What the exercise asks –
All the data should come back exactly as it was given.

Supplied material –
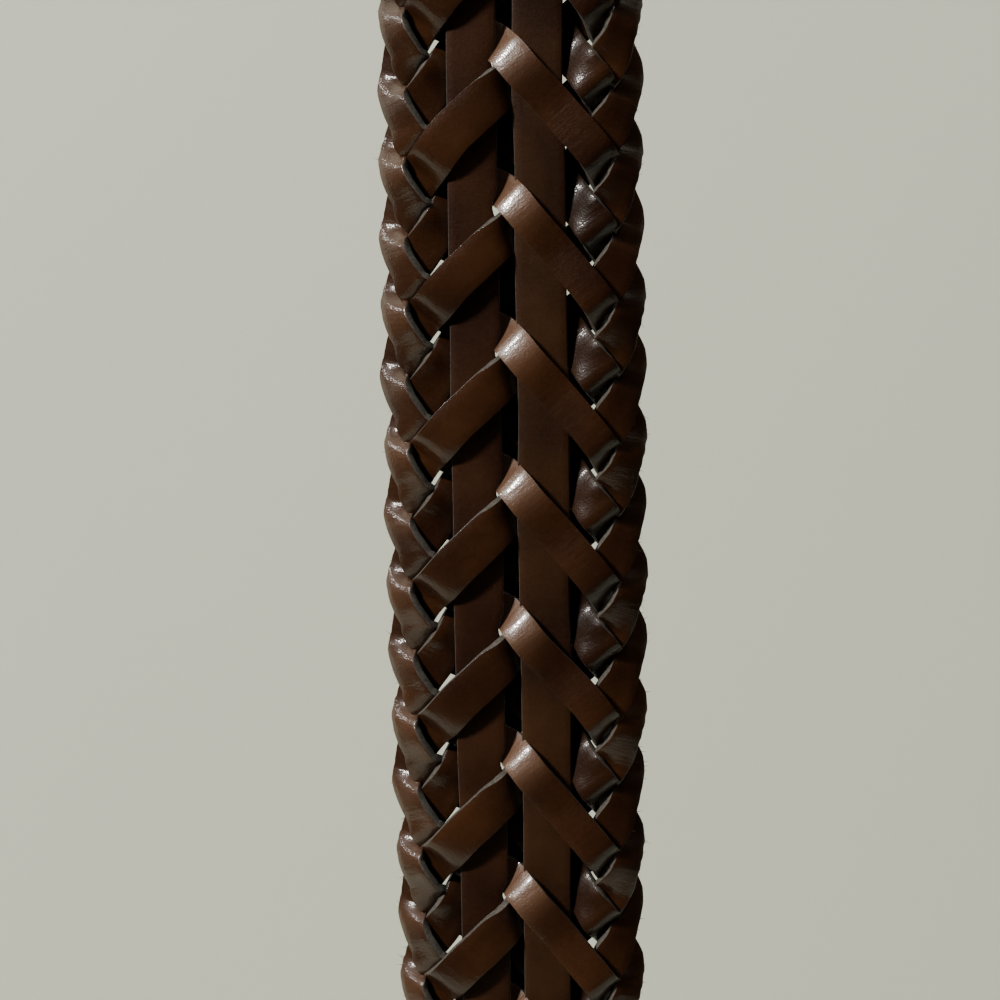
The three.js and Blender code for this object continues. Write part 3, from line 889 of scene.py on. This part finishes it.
def buckle_tab():
    """The folded tab: from its mouth up the front, round the bar and down the back."""
    wall = [(POCKET_HALF, TAB_MOUTH)] + flare_rows(POCKET_HALF, THIN_HALF, POCKET_FLOOR, POCKET_FLOOR + FLARE)
    neck = math.acos(THIN_HALF / EYE_RADIUS)
    angles = np.linspace(-neck, math.pi + neck, 26)
    eye = [(-EYE_RADIUS * math.cos(a), BAR_Z + EYE_RADIUS * math.sin(a)) for a in angles]
    route = [(-y, z) for y, z in wall] + eye + list(reversed(wall))
    places, along = route_points(route, 0.9)
    half = TAB_WIDTH / 2
    lanes = np.array([-1, -0.8, -0.6, -0.4, -SLOT_HALF / half, SLOT_HALF / half, 0.4, 0.6, 0.8, 1]) * half
    points = np.empty((len(places), len(lanes), 3))
    points[:, :, 0] = lanes[None, :]
    points[:, :, 1] = places[:, :1]
    points[:, :, 2] = places[:, 1:]
    piece = grid_strip("folded_tab", points * MM, along * MM, lanes * MM)
    bpy.context.view_layer.objects.active = piece
    bpy.ops.object.mode_set(mode="EDIT")
    bpy.ops.mesh.select_mode(type="FACE")
    bpy.ops.mesh.select_all(action="DESELECT")
    bpy.ops.object.mode_set(mode="OBJECT")
    for face in piece.data.polygons:
        face.select = abs(face.center.x) < 0.5 * MM and face.center.z > (BAR_Z - EYE_RADIUS - 5) * MM
    bpy.ops.object.mode_set(mode="EDIT")
    bpy.ops.mesh.delete(type="FACE")
    bpy.ops.mesh.select_mode(type="VERT")
    bpy.ops.object.mode_set(mode="OBJECT")

    def outward(centre):
        if centre.z > BAR_Z * MM:
            return Vector((0, centre.y, centre.z - BAR_Z * MM))
        return Vector((0, centre.y, 0))

    finish_strip(piece, DARK_GRAIN, TAB_WALL, TAB_ROUNDING, outward)
    belongs(piece, "buckle_tab")


def tip_half_width(z):
    """The tip's outline: straight sides, then a rounded end."""
    half = TAB_WIDTH / 2
    rounded = half * TIP_POINT
    t = np.clip((TIP_END + rounded - z) / rounded, 0, 1)
    return half * np.sqrt(np.maximum(1 - t**TIP_BLUNTNESS, 0.0004))


def tip_tab():
    """The tip: two glued walls with a rounded end, parted at the mouth for the braid."""
    floor = TIP_MOUTH - TIP_POCKET
    wall = [(POCKET_HALF, TIP_MOUTH)] + flare_rows(POCKET_HALF, THIN_HALF, floor, floor - FLARE)
    straight, _ = route_points(wall + [(THIN_HALF, TIP_END + TIP_ROUND)], 1.2)
    angles = np.linspace(0, math.pi / 2, 30)[1:]
    round_z = TIP_END + TIP_ROUND - TIP_ROUND * np.sin(angles)
    z = np.concatenate([straight[:, 1], round_z])
    y = np.concatenate([straight[:, 0], np.full(len(round_z), THIN_HALF)])
    lanes = np.linspace(-1, 1, 13)
    halves = tip_half_width(z)
    for way, name in ((-1, "tip_front"), (1, "tip_back")):
        points = np.empty((len(z), len(lanes), 3))
        points[:, :, 0] = halves[:, None] * lanes[None, :]
        points[:, :, 1] = way * y[:, None]
        points[:, :, 2] = z[:, None]
        piece = grid_strip(name, points * MM, -z * MM, lanes * TAB_WIDTH / 2 * MM)
        finish_strip(piece, DARK_GRAIN, TAB_WALL, TAB_ROUNDING, lambda centre, way=way: Vector((0, way, 0)))
        belongs(piece, "tip_tab")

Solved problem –
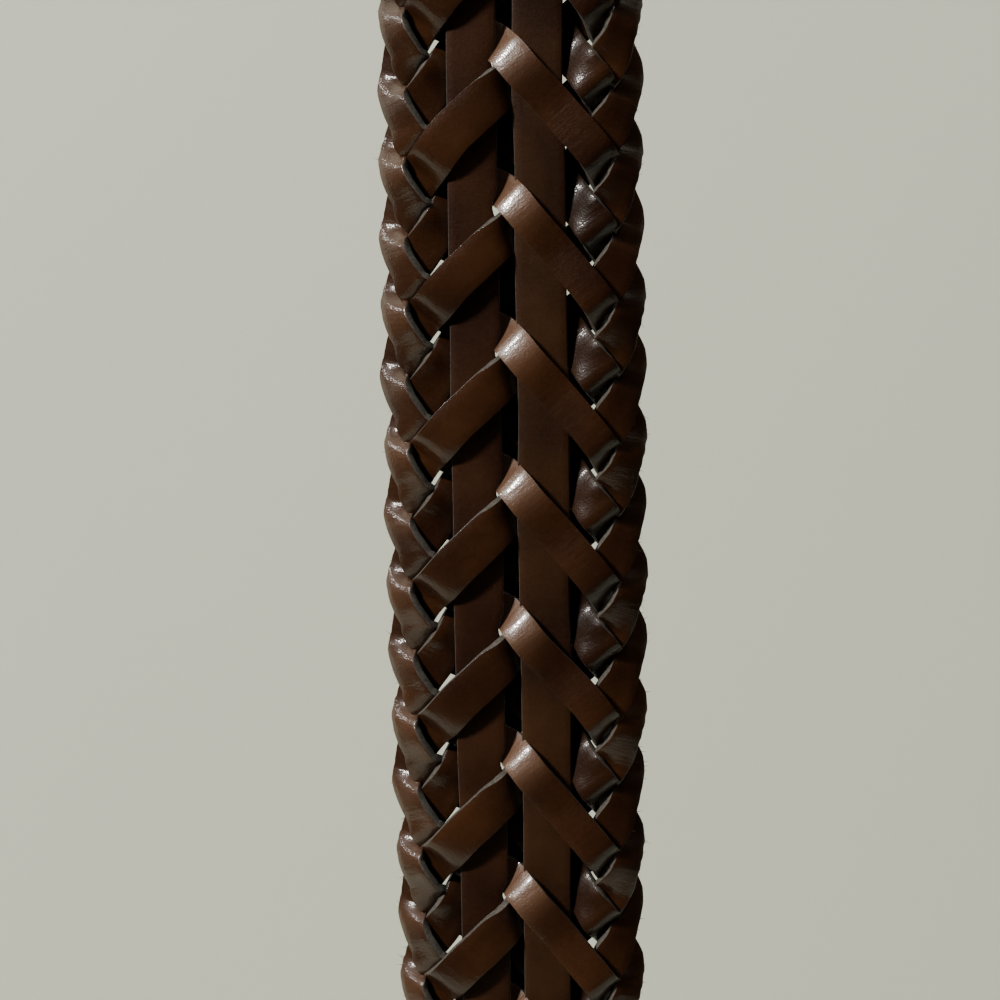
The three.js and Blender code for this object continues. Write part 3, from line 889 of scene.py on. This part finishes it.
def buckle_tab():
    """The folded tab: from its mouth up the front, round the bar and down the back."""
    wall = [(POCKET_HALF, TAB_MOUTH)] + flare_rows(POCKET_HALF, THIN_HALF, POCKET_FLOOR, POCKET_FLOOR + FLARE)
    neck = math.acos(THIN_HALF / EYE_RADIUS)
    angles = np.linspace(-neck, math.pi + neck, 26)
    eye = [(-EYE_RADIUS * math.cos(a), BAR_Z + EYE_RADIUS * math.sin(a)) for a in angles]
    route = [(-y, z) for y, z in wall] + eye + list(reversed(wall))
    places, along = route_points(route, 0.9)
    half = TAB_WIDTH / 2
    lanes = np.array([-1, -0.8, -0.6, -0.4, -SLOT_HALF / half, SLOT_HALF / half, 0.4, 0.6, 0.8, 1]) * half
    points = np.empty((len(places), len(lanes), 3))
    points[:, :, 0] = lanes[None, :]
    points[:, :, 1] = places[:, :1]
    points[:, :, 2] = places[:, 1:]
    piece = grid_strip("folded_tab", points * MM, along * MM, lanes * MM)
    bpy.context.view_layer.objects.active = piece
    bpy.ops.object.mode_set(mode="EDIT")
    bpy.ops.mesh.select_mode(type="FACE")
    bpy.ops.mesh.select_all(action="DESELECT")
    bpy.ops.object.mode_set(mode="OBJECT")
    for face in piece.data.polygons:
        face.select = abs(face.center.x) < 0.5 * MM and face.center.z > (BAR_Z - EYE_RADIUS - 5) * MM
    bpy.ops.object.mode_set(mode="EDIT")
    bpy.ops.mesh.delete(type="FACE")
    bpy.ops.mesh.select_mode(type="VERT")
    bpy.ops.object.mode_set(mode="OBJECT")

    def outward(centre):
        if centre.z > BAR_Z * MM:
            return Vector((0, centre.y, centre.z - BAR_Z * MM))
        return Vector((0, centre.y, 0))

    finish_strip(piece, DARK_GRAIN, TAB_WALL, TAB_ROUNDING, outward)
    belongs(piece, "buckle_tab")


def tip_half_width(z):
    """The tip's outline: straight sides, then a rounded end."""
    half = TAB_WIDTH / 2
    rounded = half * TIP_POINT
    t = np.clip((TIP_END + rounded - z) / rounded, 0, 1)
    return half * np.sqrt(np.maximum(1 - t**TIP_BLUNTNESS, 0.0004))


def tip_tab():
    """The tip: two glued walls with a rounded end, parted at the mouth for the braid."""
    floor = TIP_MOUTH - TIP_POCKET
    wall = [(POCKET_HALF, TIP_MOUTH)] + flare_rows(POCKET_HALF, THIN_HALF, floor, floor - FLARE)
    straight, _ = route_points(wall + [(THIN_HALF, TIP_END + TIP_ROUND)], 1.2)
    angles = np.linspace(0, math.pi / 2, 30)[1:]
    round_z = TIP_END + TIP_ROUND - TIP_ROUND * np.sin(angles)
    z = np.concatenate([straight[:, 1], round_z])
    y = np.concatenate([straight[:, 0], np.full(len(round_z), THIN_HALF)])
    lanes = np.linspace(-1, 1, 13)
    halves = tip_half_width(z)
    for way, name in ((-1, "tip_front"), (1, "tip_back")):
        points = np.empty((len(z), len(lanes), 3))
        points[:, :, 0] = halves[:, None] * lanes[None, :]
        points[:, :, 1] = way * y[:, None]
        points[:, :, 2] = z[:, None]
        piece = grid_strip(name, points * MM, -z * MM, lanes * TAB_WIDTH / 2 * MM)
        finish_strip(piece, DARK_GRAIN, TAB_WALL, TAB_ROUNDING, lambda centre, way=way: Vector((0, way, 0)))
        belongs(piece, "tip_tab")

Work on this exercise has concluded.